Still, there are highly intelligent and objective thinkers who are repelled by simplistic models for a much better reason: they are very aware that the act of building a model involves loss as well as gain. Africa isn’t empty, but the act of making accurate maps can get you into the habit of imagining that it is. Model-building, especially in its early stages, involves the evolution of ignorance as well as knowledge; and someone with powerful intuition, with a deep sense of the complexities of reality, may well feel that from his point of view more is lost than is gained. It is in this honorable camp that I would put Albert Hirschman and his rejection of mainstream economics.
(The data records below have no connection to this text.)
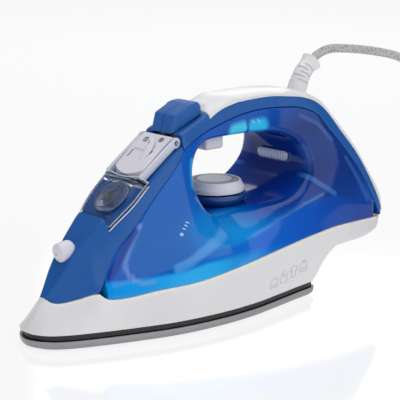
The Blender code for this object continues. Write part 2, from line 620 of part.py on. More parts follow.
def dial():
    centre = (DIAL_X, 0, 0)
    profile = [(0, 80.2), (17, 80.2), (20.6, 79.2), (DIAL_R, 80.2), (DIAL_R, 82.6), (18.6, 87.2), (17.4, 87.4),
               (17.2, 86.6), (0, 86.6)]
    axis_point = (DIAL_X, 0, DIAL_Z)
    knob = add("temperature_dial", turned(profile, centre, segments=32), "lilac", axis_point)
    boolean(knob, add("dial_socket_cutter", rod((DIAL_X, 0, 75), (DIAL_X, 0, 84), 3.1), "lilac"))
    disc = turned([(0, 86.9), (16.8, 86.9), (16.8, 87.5), (0, 88.0)], centre, segments=28)
    add("dial_disc", disc, "rubber", axis_point)
    rim = [(17.6, DECK_Z + GAP), (19.4, DECK_Z + GAP), (22.4, 76), (22.4, 78.7), (20.4, 78.7), (20.2, 76.4)]
    add("dial_collar", turned(rim, centre, segments=24), "tank_blue")
    add("thermostat_shaft", rod((DIAL_X, 0, 24.6), (DIAL_X, 0, 83.6), 2.6, 14), "brass", axis_point)
    add("thermostat", box((DIAL_X, 0, 20.2), (26, 16, 7.6), bevel=0.8), "aluminium")
    add("thermal_fuse", rod((46, -6, 19.2), (46, 12, 19.2), 2.6, 12), "lilac")


def lamp_and_catch():
    add("pilot_lens", box((78.0, 0, 97.5), (3.0, 30, 7.0), bevel=1.2), "clear")
    add("pilot_lamp", rod((83.6, -7, 97.5), (83.6, 7, 97.5), 2.6, 12), "brass")
    add("handle_catch", box((15, 0, 114.6), (17, 12, 9.8), bevel=1.5), "lilac")


def swept(route, radii, segments=16):
    """A round solid along a route in the plane Y = 0, with one radius at each of its points."""
    rings = []
    for i, (x, z) in enumerate(route):
        before, after = route[max(i - 1, 0)], route[min(i + 1, len(route) - 1)]
        along = Vector((after[0] - before[0], after[1] - before[1])).normalized()
        ring = []
        for k in range(segments):
            turn = 2 * math.pi * k / segments
            lift = radii[i] * math.cos(turn)
            ring.append((x - along.y * lift, radii[i] * math.sin(turn), z + along.x * lift))
        rings.append(ring)
    return loft(rings)


def cord_entry():
    route = smooth_route([(x, 0, z) for x, z in BOOT_ROUTE], 3)
    neck_end, bell_start = 0.2, 0.84
    radii = []
    for i in range(len(route)):
        share = i / (len(route) - 1)
        bell = 2.2 * max(0.0, share - bell_start) / (1 - bell_start)
        radii.append(5.6 if share < neck_end else 7.6 - 1.6 * share + bell)
    add("cord_boot", swept([(p.x, p.z) for p in route], radii), "white")
    add("cord_clamp", box((103, 0, 127.6), (5, 20, 3), bevel=0.5), "lilac")
    add("cord_clamp_anvil", box((103, 0, 121.5), (5, 20, 3), bevel=0.5), "lilac")


def cord():
    tube("cord_run", CORD_ROUTE, CORD_R, "braid", 17)
    tube("cord_tail", TAIL_ROUTE, CORD_R, "braid", 6)
    inner = COIL_R - COIL_COLUMNS * CORD_R
    outer = COIL_R + COIL_COLUMNS * CORD_R
    high = 2 * CORD_R * COIL_LAYERS
    soft = 2  # of the ring's corners
    ring = [(inner, soft), (inner + soft, 0), (outer - soft, 0), (outer, soft), (outer, high - soft),
            (outer - soft, high), (inner + soft, high), (inner, high - soft)]
    add("cord_coil", turned(ring, (*COIL_CENTRE, 0.1), segments=28), "braid")


def plug():
    tilt = math.radians(PLUG_TILT)
    along = Vector((-math.cos(tilt), 0, math.sin(tilt)))
    profile = [(0, 0), (4.6, 0), (5.6, 18), (9, 22), (12, 30), (17.5, 40), (PLUG_R, 42), (PLUG_R, 58),
               (17, PLUG_LENGTH), (0, PLUG_LENGTH)]
    add("plug_body", turned(profile, PLUG_START, along, 24), "white")
    face = Vector(PLUG_START) + along * (PLUG_LENGTH + GAP)
    for name, side in (("plug_pin_near", -1), ("plug_pin_far", 1)):
        foot = face + Vector((0, side * PIN_SPACING / 2, 0))
        add(name, rod(foot, foot + along * PIN_LENGTH, PIN_R, 12), "steel")


def electrics():
    add("terminal_block", box((125.8, 0, 91.2), (5.6, 30, 13), -27, 0.6), "lilac")
    for name, y, end_y in (("live", -9, -17), ("neutral", 9, 17)):
        route = [(129.4, y, 81), (134.6, y, 70), (138.6, y, 60), (139.4, y, 52), (134, y, 43.5), (122, y, 41.2),
                 (108, y, 41), (95, y, 37), (84, y * 1.3, 29), (77, end_y, 22), (71.4, end_y, 19.6)]
        tube(f"{name}_lead", route, 1.2, name, 9, 0)
    route = [(129.4, 3.5, 81), (134.6, 3.5, 70), (138.6, 3, 60), (139.4, 1, 52), (134, 0, 43.5), (122, 0, 41.2),
             (108, 0, 41), (95, 0, 36), (82, 0, 26), (72, 0, 19), (62, 0, 17.6)]
    tube("earth_lead", route, 1.2, "earth", 9, 0)
    route = [(-96.4, 1.2, 62.1), (-91, 6, 65.6), (-84, 11, 70.6), (-76, 12.6, 77.6), (-62, 12.6, 90),
             (-48, 11.5, 101.2), (-40, 10, 107.4), (-37, 9, 110.3)]
    tube("spray_hose", route, 1.6, "rubber", 9, 0)


def rear_screw_ends(outer=4.0, inner=8.0):
    """Points out and in along the rear screw's axis, square to the rear cover."""
    place, out = Vector(REAR_SCREW_PLACE), Vector(REAR_SCREW_OUT)
    return place + out * outer, place - out * inner


def fasteners():
    """Pan-head screws, drawn from the head up the shank."""
    screw = [(0, 0), (3.0, 0.3), (3.2, 1.7), (1.5, 1.8), (1.5, 8.4), (0, 9)]
    heel = bpy.data.objects["heel_cover"]
    for name, y in (("heel_screw_near", -24), ("heel_screw_far", 24)):
        boolean(heel, add(f"{name}_bore", rod((126, y, 30), (126, y, 40), SCREW_BORE_R, 12), "white"))
        add(name, turned(screw, (126, y, under(126) - 2.1), segments=12), "steel")
    casting = bpy.data.objects["heater_casting"]
    for name, x, y in (("base_screw_front", -104, 0), ("base_screw_near", 58, -27), ("base_screw_far", 58, 27)):
        boolean(casting, add(f"{name}_bore", rod((x, y, 9), (x, y, 20), SCREW_BORE_R, 12), "steel"))
        add(name, turned(screw, (x, y, CASTING_TOP + 2.4), (0, 0, -1), 12), "steel")
    head, tip = rear_screw_ends(2.6)
    add("rear_screw", turned(screw, head, tip - head, 12), "steel")


for old in list(bpy.data.objects):
    bpy.data.objects.remove(old, do_unlink=True)
base()
skirt()
tank()
nose()
handle()
door()
steam_controls()
water_entry()
spray_head()
buttons()
dial()
lamp_and_catch()
cord_entry()
cord()
plug()
electrics()
fasteners()
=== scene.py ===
# Steam iron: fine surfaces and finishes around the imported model. Sizes are in millimetres until a mesh is made.
import bisect
import functools
import math

import bmesh
import bpy
from mathutils import Matrix, Vector


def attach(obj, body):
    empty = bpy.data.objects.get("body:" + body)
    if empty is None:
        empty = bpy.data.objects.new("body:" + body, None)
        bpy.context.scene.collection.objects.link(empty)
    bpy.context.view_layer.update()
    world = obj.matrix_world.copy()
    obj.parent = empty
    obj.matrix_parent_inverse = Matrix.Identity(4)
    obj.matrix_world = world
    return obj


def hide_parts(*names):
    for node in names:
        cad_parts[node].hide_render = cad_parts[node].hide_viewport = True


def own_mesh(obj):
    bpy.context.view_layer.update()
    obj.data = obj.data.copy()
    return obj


mm = 0.001
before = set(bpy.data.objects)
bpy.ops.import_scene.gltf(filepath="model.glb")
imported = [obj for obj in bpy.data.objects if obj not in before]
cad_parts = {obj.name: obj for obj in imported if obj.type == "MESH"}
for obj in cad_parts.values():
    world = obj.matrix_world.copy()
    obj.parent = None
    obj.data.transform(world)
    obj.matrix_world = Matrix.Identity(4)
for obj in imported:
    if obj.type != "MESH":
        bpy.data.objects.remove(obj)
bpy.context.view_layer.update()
print("frame loaded:", len(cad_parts), "nodes")


# Camera, light and floor
studio = {
    "target": (6.25, 0.0, 74.1),
    "azimuth": -42.6,
    "elevation": 13.1,
    "distance": 1080.0,
    "lens": 139.2,
    "floorSize": 12.0,
    "floorGlow": 0.78,
    "world": (0.80, 0.81, 0.83),
    "worldStrength": 0.30,
    # name: place, aimed at, width, height, watts
    "lights": {
        "topSoftbox": ((0.1, 0.2, 1.5), (0, 0, 0.05), 1.6, 1.6, 13.5),
        "leftSoftbox": ((-1.3, -0.5, 0.7), (0, 0, 0.08), 1.4, 1.6, 4.0),
        "frontSoftbox": ((0.2, -1.6, 0.8), (0, 0, 0.08), 2.2, 1.0, 9.6),
        "rearSoftbox": ((1.2, 1.1, 0.9), (0, 0, 0.1), 0.9, 0.9, 5.0),
    },
}


def aimedAt(place, target):
    return (Vector(target) - Vector(place)).to_track_quat("-Z", "Y").to_euler()


def makeStudio():
    scene = bpy.context.scene
    scene.view_settings.view_transform = "Standard"
    turn, lift = math.radians(studio["azimuth"]), math.radians(studio["elevation"])
    back = Vector((math.sin(turn) * math.cos(lift), -math.cos(turn) * math.cos(lift), math.sin(lift)))
    target = Vector(studio["target"]) * mm
    camera = bpy.data.objects.new("camera", bpy.data.cameras.new("camera"))
    camera.data.lens = studio["lens"]
    camera.data.sensor_width = 36.0
    camera.location = target + back * studio["distance"] * mm
    camera.rotation_euler = aimedAt(camera.location, target)
    scene.collection.objects.link(camera)
    scene.camera = camera

    for name, (place, aim, width, height, watts) in studio["lights"].items():
        lamp = bpy.data.lights.new(name, "AREA")
        lamp.shape = "RECTANGLE"
        lamp.size = width
        lamp.size_y = height
        lamp.energy = watts
        made = bpy.data.objects.new(name, lamp)
        made.location = place
        made.rotation_euler = aimedAt(place, aim)
        scene.collection.objects.link(made)

    world = bpy.data.worlds.new("studio")
    world.use_nodes = True
    sky = world.node_tree.nodes["Background"]
    sky.inputs["Color"].default_value = (*studio["world"], 1.0)
    sky.inputs["Strength"].default_value = studio["worldStrength"]
    scene.world = world

    half = studio["floorSize"] / 2
    mesh = bpy.data.meshes.new("floor")
    mesh.from_pydata([(-half, -half, 0), (half, -half, 0), (half, half, 0), (-half, half, 0)], [], [(0, 1, 2, 3)])
    floor = bpy.data.objects.new("floor", mesh)
    floor.location.z = -0.0002
    scene.collection.objects.link(floor)
    paper = bpy.data.materials.new("floorPaper")
    paper.use_nodes = True
    shader = paper.node_tree.nodes["Principled BSDF"]
    shader.inputs["Base Color"].default_value = (0.16, 0.16, 0.162, 1)
    shader.inputs["Emission Color"].default_value = (1.0, 1.0, 1.0, 1)
    shader.inputs["Emission Strength"].default_value = studio["floorGlow"]
    shader.inputs["Roughness"].default_value = 0.09
    shader.inputs["Specular IOR Level"].default_value = 0.5
    mesh.materials.append(paper)


makeStudio()
print("studio ready")


# Finishes
class Tree:
    # short calls for adding nodes: _0 names an input by its number, Base_Color by its name
    def __init__(self, tree):
        self.tree = tree

    def add(self, kind, operation=None, **inputs):
        node = self.tree.nodes.new(kind)
        if operation:
            node.operation = operation
        for name, value in inputs.items():
            self.feed(node, name, value)
        return node

    def feed(self, node, name, value):
        socket = node.inputs[int(name[1:])] if name[0] == "_" else node.inputs[name.replace("_", " ")]
        if isinstance(value, bpy.types.NodeSocket):
            self.tree.links.new(value, socket)
        else:
            socket.default_value = value


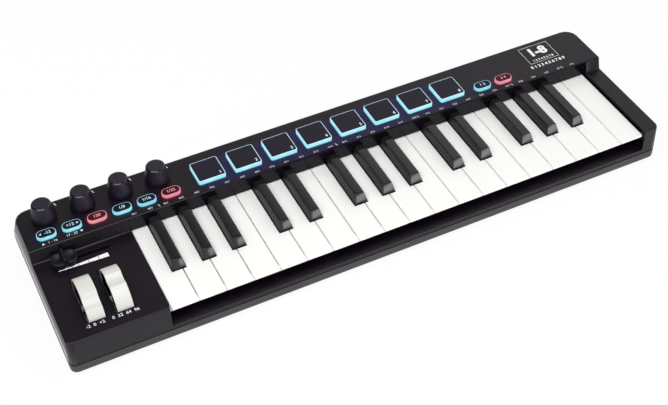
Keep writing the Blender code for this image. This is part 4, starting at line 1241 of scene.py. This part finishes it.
@dataclass
class Keyboard:
    """The white and black keys.

    Each black key is its CAD body, with a polished cap fitted over what stands above the white
    keys.
    """

    workshop: Workshop
    white_round: float = 0.14 * MM
    black_width: float = 8.86 * MM
    black_top: float = 6.5 * MM
    skirt: float = 1.15 * MM
    rise: float = 6.93 * MM
    nose: float = 2.5 * MM
    edge: float = 0.4 * MM
    corner: float = 0.35 * MM
    back_gap: float = 0.27 * MM
    sunk: float = 1.0 * MM
    crown: float = 0.3 * MM

    def build(self) -> None:
        """Copies each white key and rounds its edges, and caps each black one."""
        for node in WHITE_KEYS:
            piece = merged_copy(node.replace("key_", "white_key_"), node, cleared=True)
            round_edges(piece, self.white_round)
            self.workshop.place(piece, node, WHITE_KEY, "key_white", node)
        for node in BLACK_KEYS:
            self.workshop.coat(frame["nodes"][node], BLACK_KEY)
            self.workshop.place(self.black_cap(node), node, BLACK_KEY, "key_black")

    def black_cap(self, node: str) -> bpy.types.Object:
        """The cap over one black key.

        Its rings are round-cornered rectangles, point (u, v) = middle(v) + rectangle(u) of
        width(v) and length(v), at height(v). A ring's width and front edge follow a section that
        climbs the upright skirt, the leaning side and the round top edge, and then runs in over
        the flat top to a narrow ring along its middle.

        Args:
            node: The key.

        Returns:
            The closed cap.
        """
        half, top = self.black_width / 2, self.black_top / 2
        corners = [(0.0, -self.sunk), (0.0, self.skirt)]
        corners += [(half - top, self.rise), (half - self.crown, self.rise)]
        path = eased_path(corners, [0.0, 0.12 * MM, self.edge, 0.0], 7)
        inset, height = path.T
        climb = np.clip((height - self.skirt) / (self.rise - self.skirt), 0.0, 1.0)
        leaning = np.minimum(inset, half - top)
        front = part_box(node)[0].y - 0.03 * MM + leaning * self.nose / (half - top)
        front += inset - leaning
        back = KEY_FRONT + KEY_LENGTH - self.back_gap
        width = 2 * (half - inset)
        radius = np.minimum(self.corner - 0.1 * MM * climb, width * 0.45)
        rings, _ = round_rectangles(np.stack([width, back - front], axis=-1), radius, 5)
        middle = np.stack([np.full(len(path), middle_of(node).x), (front + back) / 2], axis=-1)
        grid = raised(rings + middle[:, None, :], KEY_TOP + height)
        return closed_grid(node.replace("key_", "black_cap_"), grid)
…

The cycle of knowledge lost before it can be regained seems to be an inevitable part of formal model-building. Here’s another story from meteorology. Folk wisdom has always said that you can predict future weather from the aspect of the sky, and had claimed that certain kinds of clouds presaged storms. As meteorology developed in the 19th and early 20th centuries, however — as it made such fundamental discoveries, completely unknown to folk wisdom, as the fact that the winds in a storm blow in a circular path — it basically stopped paying attention to how the sky looked. Serious students of the weather studied wind direction and barometric pressure, not the pretty patterns made by condensing water vapor.
It was not until 1919 that a group of Norwegian scientists realized that the folk wisdom had been right all along — that one could identify the onset and development of a cyclonic storm quite accurately by looking at the shapes and altitude of the cloud cover.
The point is not that a century of research into the weather had only reaffirmed what everyone knew from the beginning. The meteorology of 1919 had learned many things of which folklore was unaware, and dispelled many myths. Nor is the point that meteorologists somehow sinned by not looking at clouds for so long. What happened was simply inevitable: during the process of model-building, there is a narrowing of vision imposed by the limitations of one’s framework and tools, a narrowing that can only be ended definitively by making those tools good enough to transcend those limitations.
But that initial narrowing is very hard for broad minds to accept. And so they look for an alternative.
The problem is that there is no alternative to models. We all think in simplified models, all the time. The sophisticated thing to do is not to pretend to stop, but to be self-conscious — to be aware that your models are maps rather than reality.
There are many intelligent writers on economics who are able to convince themselves — and sometimes large numbers of other people as well — that they have found a way to transcend the narrowing effect of model-building. Invariably they are fooling themselves. If you look at the writing of anyone who claims to be able to write about social issues without stooping to restrictive modeling, you will find that his insights are based essentially on the use of metaphor. And metaphor is, of course, a kind of heuristic modeling technique.
In fact, we are all builders and purveyors of unrealistic simplifications. Some of us are self-aware: we use our models as metaphors. Others, including people who are indisputably brilliant and seemingly sophisticated, are sleepwalkers: they unconsciously use metaphors as models.